Der Einfluss von sozialen Netzwerken auf Jugend und Politik: Ein Wendepunkt für die Europawahlen
Die diesjährigen Europawahlen haben den bedeutenden Einfluss sozialer Netzwerke auf junge Wähler*innen deutlich gemacht. Die Plattformen können zwar manipulativ und polarisierend wirken, bieten aber auch Möglichkeiten zur politischen Mobilisierung und Sensibilisierung. Politische Parteien, insbesondere Extreme, haben diese Instrumente genutzt, um ein großes junges Publikum zu erreichen.
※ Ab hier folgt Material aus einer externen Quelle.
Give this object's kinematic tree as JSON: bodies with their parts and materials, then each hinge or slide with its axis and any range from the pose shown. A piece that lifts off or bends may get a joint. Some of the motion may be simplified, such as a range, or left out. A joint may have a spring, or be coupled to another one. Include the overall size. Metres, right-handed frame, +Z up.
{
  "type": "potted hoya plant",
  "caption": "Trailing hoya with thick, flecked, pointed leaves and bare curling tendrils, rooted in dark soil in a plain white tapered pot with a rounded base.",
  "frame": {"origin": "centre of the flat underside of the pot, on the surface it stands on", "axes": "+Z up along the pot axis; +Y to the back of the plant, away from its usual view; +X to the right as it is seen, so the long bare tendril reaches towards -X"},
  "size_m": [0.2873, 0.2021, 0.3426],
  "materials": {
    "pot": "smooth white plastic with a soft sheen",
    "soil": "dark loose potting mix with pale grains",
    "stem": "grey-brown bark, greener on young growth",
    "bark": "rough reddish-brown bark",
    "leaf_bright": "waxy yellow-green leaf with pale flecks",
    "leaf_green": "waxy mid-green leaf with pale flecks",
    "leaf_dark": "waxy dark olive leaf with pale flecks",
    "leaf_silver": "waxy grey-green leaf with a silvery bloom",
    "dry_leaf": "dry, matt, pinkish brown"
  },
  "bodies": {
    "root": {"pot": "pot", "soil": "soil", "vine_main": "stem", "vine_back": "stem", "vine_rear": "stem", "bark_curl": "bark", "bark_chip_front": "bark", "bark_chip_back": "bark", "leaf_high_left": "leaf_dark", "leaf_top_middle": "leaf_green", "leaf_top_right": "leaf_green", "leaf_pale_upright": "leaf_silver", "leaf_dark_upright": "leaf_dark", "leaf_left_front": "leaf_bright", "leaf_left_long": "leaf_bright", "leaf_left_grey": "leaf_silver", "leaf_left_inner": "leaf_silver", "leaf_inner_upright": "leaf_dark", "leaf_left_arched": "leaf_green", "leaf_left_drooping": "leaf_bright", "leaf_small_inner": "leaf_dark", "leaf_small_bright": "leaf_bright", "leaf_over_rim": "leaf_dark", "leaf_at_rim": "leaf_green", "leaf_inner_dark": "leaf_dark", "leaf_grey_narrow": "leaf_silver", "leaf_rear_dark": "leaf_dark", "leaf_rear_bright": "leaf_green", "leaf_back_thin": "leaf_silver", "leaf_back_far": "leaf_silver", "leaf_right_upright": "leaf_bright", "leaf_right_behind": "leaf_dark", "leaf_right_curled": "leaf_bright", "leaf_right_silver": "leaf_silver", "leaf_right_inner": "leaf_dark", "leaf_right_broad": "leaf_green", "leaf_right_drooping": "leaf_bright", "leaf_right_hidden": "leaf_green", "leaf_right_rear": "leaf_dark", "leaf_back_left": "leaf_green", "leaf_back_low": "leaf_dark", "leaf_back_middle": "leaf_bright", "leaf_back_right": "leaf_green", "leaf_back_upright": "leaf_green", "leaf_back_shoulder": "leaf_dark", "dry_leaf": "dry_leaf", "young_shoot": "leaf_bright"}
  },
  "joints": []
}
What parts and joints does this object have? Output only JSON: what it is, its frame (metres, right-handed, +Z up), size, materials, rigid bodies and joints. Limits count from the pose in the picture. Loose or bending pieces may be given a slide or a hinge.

Junge Menschen stehen diesem Einfluss jedoch nicht passiv gegenüber; viele wenden Strategien an, um Informationen zu überprüfen und Desinformation zu vermeiden.
Der deutliche Anstieg von Parteien wie La France Insoumise, der BSW die AfD und der FN zeigt, dass das Engagement junger Menschen durch die strategische Nutzung sozialer Netzwerke gefördert werden kann. Diese Ergebnisse unterstreichen, wie wichtig es ist, den Einfluss sozialer Netzwerke im demokratischen Kontext zu verstehen. Hier kann ein Potenzial liegen, die politische Beteiligung in der jüngeren Generation neu zu beleben. Vielleicht stellen die diesjährigen Europawahlen einen Wendepunkt dar und offenbaren die Herausforderungen und Chancen, die soziale Netzwerke für die Zukunft der Demokratie in Europa bieten.
Die Zukunft wird zeigen, ob soziale Netzwerke während der nächsten nationalen Wahlen in Frankreich und Deutschland eine ähnlich wichtige Rolle spielen. Und ob auch andere Parteien die Notwendigkeit einsehen, ihre Zielgruppe dort anzusprechen, wo sie sich informiert.